Earlier this year at the 2022 International Solid-State Circuits Conference (2022 ISSCC), which was held virtually February 20-28, representatives from imec (a world-leading research and innovation hub in nanoelectronics and digital technologies), KU Leuven (an international community where innovative research forms the basis of all its academic programs), and PragmatIC (a world leader in flexible electronics) presented the world’s fastest 8-bit 6502 microprocessor implemented in 0.8µm metal-oxide flexible technology capable of running real-time complex assembly code.
Say hello to this flexible incarnation of the venerable 6502 microprocessor (Image source: imec)
As fate would have it, I was just chatting with Kris Myny and Hikmet Çeliker. Kris is a principal scientist at imec and a professor at KU Leuven, while Hikmet is a PhD researcher in the thin-film electronics group at imec. These are the brainiac boffins who are largely responsible for the realization of the Flex6502.
As Kris and Hikmet told me, flexible electronics based on thin-film transistor technology is preferred over Si CMOS-based electronics for applications requiring low-cost, thin, flexible, and/or conformable devices. This technology has already made inroads in things like health-patch sensors and RFID labels, and as a driver for flat panel displays. Until now, the missing piece in the puzzle has been a flexible microprocessor capable of performing more complex signal processing calculations, thereby providing the ability to add compute functionality to a broad range of IoT applications.
In the case of the Flex6502, Kris and Hikmet started with an open-source version of the 8-bit 6502, and then set out to create this little ragamuffin using 0.8µm indium-gallium-zinc-oxide (IGZO)-transistor technology. They began by engineering a collection of logic gates designed to obtain the best results in terms of area, power, and speed.
One thing I was wondering about was how they managed to build the logic gates, since I know metal-oxide thin-film transistors based on IGZO are inherently n-type, and logic gates implemented in NMOS have a significantly higher static power consumption than do those implemented in CMOS, which uses NMOS and PMOS transistors connected in a complementary fashion (hence the ‘C’ in CMOS). It turns out they are employing a concept called Pseudo-CMOS, which can be implemented using only NMOS transistors.
To cut a long story short, the resulting Flex6502 demonstrates excellent characteristics for IoT applications, including high speed (71.4kHz max operating speed), low power consumption (11.6mW when running at 10kHz, 134.9mW when running at the max operating speed), and high transistor integration density (~16,000 transistors with 0.8µm gate length in a 24.9mm2 chip).
Comparing the 6502 then (1975) and now (2022) (Image source: imec)

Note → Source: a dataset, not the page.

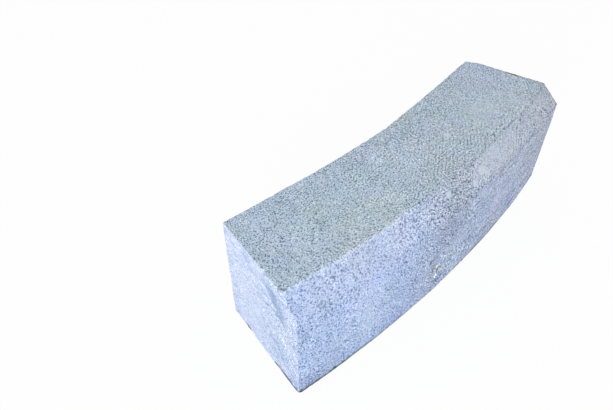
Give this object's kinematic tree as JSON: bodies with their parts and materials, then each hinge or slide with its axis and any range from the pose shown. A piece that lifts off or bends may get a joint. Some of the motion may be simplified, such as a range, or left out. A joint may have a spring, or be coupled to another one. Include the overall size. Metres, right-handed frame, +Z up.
{
  "type": "granite kerb stone",
  "caption": "Curved granite kerb stone: a solid block bent to a plan radius, standing upright, with a chamfer along the top of its convex road face and sawn radial ends.",
  "frame": {"origin": "middle of the bounding box at bed level: halfway along the stone, halfway across its box, on the underside", "axes": "+X along the length of the kerb (the chord of its curve), -Y towards the road (the convex, chamfered face), +Z up as laid"},
  "size_m": [0.796, 0.2488, 0.25],
  "materials": {
    "granite": "fine-grained blue-grey granite, bush-hammered on the top and chamfer, sawn on the ends and faces, matt"
  },
  "bodies": {
    "root": {"kerb_stone": "granite"}
  },
  "joints": []
}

Now my head is full of all sorts of ideas for potential Flex6502-based applications. Quite apart from anything else, I’m delighted to see the 6502 continuing to rock long into the 21st century. When this processor first hit the scene in 1975, I wonder what its creators would have thought if you’d told them we would be talking about a flexible incarnation of their design 47 years into their future. What say you? Do you have fond memories of the 6502 or any of the other foundational CPUs referenced in this column?